The first thing that stood out was a table in the corner with a colourful display of handmade Indian beaded necklaces for 110LE each – and yes, they were actually made in India. Same goes for the Indian bracelets which go for 85LE – which is staggering when you consider that the same brand and model of bracelet for up to 350LE at a certain Zamalek shop on Ismail Mohamed Street.
Men aren’t as lucky with the shop’s collection, however; some of the stock including metallic chains (15LE) and others made of a kind of faux-ivory (10LE). These things in particular look as cheap as they are and stood out like a sore-thumb amongst the other more tasteful accessories in the shop.
The second floor is considerably grander, holding the more antiquated pieces as well as home accessories. Some of the items that caught our eye include decorative Indian pieces that look something akin to a cross between a dreamcatcher and an oversized pendant which shows a scene of a chain of elephants (65LE). Some Thai-made wooden wind chimes, in several sizes, also tickled our fancy, with the smallest selling for 125LE. Also on the list of must-checkout items at Africano Gallery are the shop’s lamps, the best of which are made either of wood or copper; of the latter material, a Thai lamp in the form of a carved elephant head stood out (275LE) for its intricacy and detail, as well as its natural wooden finish.
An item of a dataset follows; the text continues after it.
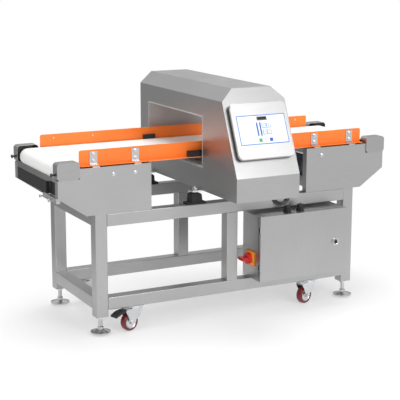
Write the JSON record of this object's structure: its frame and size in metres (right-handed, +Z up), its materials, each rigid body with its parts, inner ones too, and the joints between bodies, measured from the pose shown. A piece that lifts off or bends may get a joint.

The copper ones, meanwhile, take on a more classic in appearance, with one of the standout ones including a pair shaped like classic torches (350LE for the pair).
As much as we were impressed and initially struck by the quirkiness of Africano Gallery, we can’t help the fact that the worst stuck in our heads more than the best did and that you’d find much of the shop’s stock in other similar stores. Despite this, there were a few outstanding pieces.